Breakpoint Condition Editor

Let's yet see a sequence of actions describing what happens if the BreakpointConditionEditor is opened at a line with no breakpoint. In such case a breakpoint needs to be automatically created and used if the user actually creates a condition.


  • onGutterClick The user right clicks on the breakpoint column
  • startBreakpointConditionEditor An event is sent to the ScriptPanel. Note that the ScriptView communicates with the ScriptPanel only through events.
  • A helper initializeBreakpointConditionEditor is executed. This method creates a temporary BP structure with the condition set to an empty string.
  • The initializeBreakpoint method is called to display the breakpoint "waiting" icon. The temporary BP is passed into it.
  • The ScriptView sends an addBreakpoint event back to the ScriptPanel. This event is faked and mimicking a click on the breakpoint column.
  • The ScriptPanel uses the BreakpointStore to add a breakpoint just like it always does if the user clicks on the breakpoint column to create (or remove) a breakpoint, but it passes the condition to it, so the breakpoint is not stored immediately (kind of a hack).
  • The BreakpointStore sends an onAddBreakpoint event to all listeners, i.e. to all DebuggerTool instances.
  • The DebuggerTool sets the breakpoint on the server side.
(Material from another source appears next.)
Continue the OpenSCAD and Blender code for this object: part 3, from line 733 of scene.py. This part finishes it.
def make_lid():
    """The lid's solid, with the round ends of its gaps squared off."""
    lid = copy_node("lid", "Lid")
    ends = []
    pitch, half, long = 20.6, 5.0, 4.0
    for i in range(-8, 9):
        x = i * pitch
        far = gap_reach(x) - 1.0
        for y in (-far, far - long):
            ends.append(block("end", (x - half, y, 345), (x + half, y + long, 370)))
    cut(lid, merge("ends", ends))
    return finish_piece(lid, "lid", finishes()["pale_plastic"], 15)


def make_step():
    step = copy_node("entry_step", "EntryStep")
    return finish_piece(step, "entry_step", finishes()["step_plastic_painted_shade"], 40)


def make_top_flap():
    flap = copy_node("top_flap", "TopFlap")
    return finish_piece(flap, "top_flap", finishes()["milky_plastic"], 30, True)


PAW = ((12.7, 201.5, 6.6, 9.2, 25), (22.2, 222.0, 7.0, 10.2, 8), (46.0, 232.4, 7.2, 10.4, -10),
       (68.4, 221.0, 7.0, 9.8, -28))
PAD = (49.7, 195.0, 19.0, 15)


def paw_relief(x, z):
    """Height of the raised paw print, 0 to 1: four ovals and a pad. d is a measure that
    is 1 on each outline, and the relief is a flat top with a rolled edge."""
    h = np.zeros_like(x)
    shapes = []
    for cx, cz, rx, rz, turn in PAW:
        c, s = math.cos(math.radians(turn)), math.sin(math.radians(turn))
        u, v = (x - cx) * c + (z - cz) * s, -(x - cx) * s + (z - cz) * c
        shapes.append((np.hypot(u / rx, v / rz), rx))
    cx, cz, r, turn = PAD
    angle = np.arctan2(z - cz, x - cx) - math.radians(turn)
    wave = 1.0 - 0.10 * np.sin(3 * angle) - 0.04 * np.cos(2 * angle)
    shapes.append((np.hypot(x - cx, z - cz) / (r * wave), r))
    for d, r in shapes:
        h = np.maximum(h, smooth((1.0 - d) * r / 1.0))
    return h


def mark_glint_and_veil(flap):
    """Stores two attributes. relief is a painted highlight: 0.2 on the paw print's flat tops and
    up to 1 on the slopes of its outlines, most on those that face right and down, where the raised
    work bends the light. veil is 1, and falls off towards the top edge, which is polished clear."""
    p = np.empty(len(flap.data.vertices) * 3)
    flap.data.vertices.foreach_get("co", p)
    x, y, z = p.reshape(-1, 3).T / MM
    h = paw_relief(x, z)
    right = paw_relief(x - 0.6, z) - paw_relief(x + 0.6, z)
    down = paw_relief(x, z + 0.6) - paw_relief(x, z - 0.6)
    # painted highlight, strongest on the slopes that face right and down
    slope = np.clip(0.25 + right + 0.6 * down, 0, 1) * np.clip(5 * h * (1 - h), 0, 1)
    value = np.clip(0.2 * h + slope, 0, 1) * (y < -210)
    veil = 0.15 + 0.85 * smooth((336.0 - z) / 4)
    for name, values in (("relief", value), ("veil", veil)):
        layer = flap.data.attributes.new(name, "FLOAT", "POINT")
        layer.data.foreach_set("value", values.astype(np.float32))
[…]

We need to do this before displaying the BreakpointConditionEditor, because we need to know the correct line. Note that the user could have clicked on a non-executable line.
  • A onBreakpointAdded event is sent from the DebuggerTool to the ScriptPanel and the condition editor can be finally displayed to the user by calling openBreakpointConditionEditor.

Note: The entire feature is currently wired to the current breakpoint architecture. It should be rather implemented as an independent module.